Chinese investment ignited political controversy last year when a state-owned oil company, CNOOC, sought to purchase Unocal, a second-tier U.S. oil company. The bid ultimately collapsed amid furious congressional opposition.


But with China now sitting on more than $1 trillion in reserves, the bulk of it held in U.S. dollars, future acquisition attempts are virtually inevitable. And any broad effort to block them would cost the U.S.

Similar deals are threatened by the rise of protectionist sentiment in both the USA and China. In the past two years, according to Morgan Stanley, members of Congress introduced 27 separate pieces of legislation cracking down on trade with China. When Paulson sits down with Chinese leaders this week, one topic should be finding ways to smooth the way for future cross-border investments, says Jeffrey Bader, former head of Asian affairs on the National Security Council.

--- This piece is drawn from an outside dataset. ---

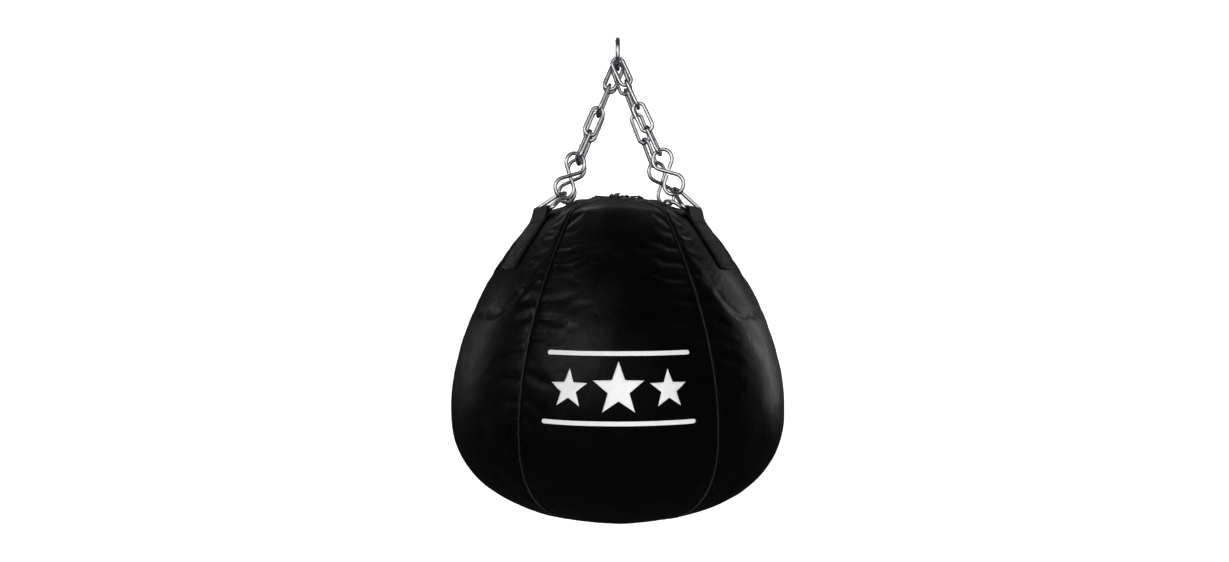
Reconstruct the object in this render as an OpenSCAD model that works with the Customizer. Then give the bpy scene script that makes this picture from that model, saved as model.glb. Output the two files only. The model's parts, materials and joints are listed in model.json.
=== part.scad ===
// Heavy punching bag: a filled leather bag hung by four short chain legs from one welded ring.
// Millimetres. Origin: centre of the hanging ring's eye. +Z is up, -Y is the front, and +X is
// the right-hand side seen from the front. The bag's axis is the Z axis.

/* [Bag body] */
// Diameter of the leather cover at its widest
bag_d = 508; // [500:1:516]
// Height of the widest level, below the ring's centre
widest_z = -550; // [-556:1:-544]
// Depth of the rounded bottom below the widest level
bottom_depth = 163; // [155:1:170]
// Fullness of the rounded bottom: 2 is an ellipse, and more is squarer
bottom_fullness = 2.4; // [2:0.1:2.8]
// Radius of the shoulder, where the steep side turns over into the top
shoulder_r = 132; // [130.5:0.5:133]
// Height of the shoulder
shoulder_z = -261; // [-263:0.5:-259]
// Slope of the side at the shoulder, from vertical
shoulder_slope = 38; // [34:1:42]
// Height of the top of the cover, at its middle
crown_z = -230; // [-231:0.5:-229]

/* [Cover and padding] */
// Thickness of the leather
leather = 2; // [1.5:0.1:2.5]
// Thickness of the canvas liner
canvas = 1.2; // [0.8:0.1:1.5]
// Thickness of the foam layer
foam = 20; // [10:1:30]
// Space left between two layers
layer_gap = 0.3; // [0.2:0.05:0.5]
// Width of the welt piping sewn into each seam
piping_w = 3; // [2:0.5:4]
// How far the piping stands out of the leather
piping_proud = 1.2; // [0.8:0.1:2]

/* [Hanging ring and chain] */
// Wire diameter of the hanging ring
ring_wire = 7; // [6.5:0.1:7.2]
// Radius of the hanging ring, to the middle of its wire
ring_r = 22.5; // [22:0.1:23]
// Wire diameter of the links, hooks and D-rings
wire = 6; // [5.6:0.1:6]
// Inner length of one chain link
link_inner = 42; // [41.8:0.1:42.4]
// Outer width of one chain link
link_w = 24; // [23.6:0.1:24.4]
// Outer length of one S-hook
hook_l = 80; // [79.6:0.1:80.2]
// Bend radius of the S-hook's two eyes, to the middle of the wire
hook_r = 15.5; // [15.3:0.1:15.8]
// Place on the ring of each nearer link, from the ring's lowest point
inner_seat = 12.5; // [12:0.5:13]
// Place on the ring of each further link, from the ring's lowest point
outer_seat = 36; // [35.5:0.5:36.5]

/* [Straps and D-rings] */
// Direction of each strap, from the front or the back
strap_azimuth = 58; // [57:0.5:59]
// Width of the webbing
strap_w = 48; // [44:1:48]
// Thickness of the folded webbing against the cover
strap_t = 4; // [3:0.5:4.5]
// Distance of each D-ring's bar from the bag's axis
bar_r = 132; // [131.75:0.25:133]
// Height of each D-ring's bar
bar_z = -253.5; // [-254:0.25:-253]
// Reach of a D-ring, from the middle of its bar to its S-hook's contact
d_reach = 40; // [39.75:0.25:40.5]
// Bend radius of a D-ring's bow, to the middle of the wire
d_bow_r = 18; // [17:0.5:19]

/* [Closure] */
// Radius of the circle of eyelets round the laced opening
eyelet_circle_r = 36; // [35:0.5:37]
// Bore of an eyelet
eyelet_bore = 5; // [4.6:0.2:5.2]
// Width of the flat lace
lace_w = 3.2; // [2.6:0.2:3.4]
// Thickness of the flat lace
lace_t = 2; // [1:0.2:2.4]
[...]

"They're going to be looking for equity investments and acquisitions of the sort that Japan and the Europeans have done for years, and there's no reason they shouldn't," says Bader, director of The Brookings Institution's China initiative.

Exhibit A in that argument is an aging iron ore mine in Minnesota's northern Iron Range, where Chinese cash helped save about 500 jobs. After several tough years, the mine, then known as Eveleth Taconite, filed for Chapter 11 bankruptcy in May 2003.

The closure idled several hundred workers until the end of that year, when a 70/30 partnership between Cleveland-Cliffs and Laiwu Steel acquired the firm's assets at auction for $3 million in cash and the assumption of $40 million in environmental liabilities.

China's ravenous appetite for ore to feed its steel mills was behind Laiwu's interest. From 2002 to 2005, Chinese consumption accounted for 54% of the global growth in steel demand, according to the International Monetary Fund.

"Perhaps we wouldn't have gone ahead and pulled the trigger (without Laiwu)," says Donald Gallagher, president of North American operations for Cleveland-Cliffs. "They were key to making the deal and getting it done."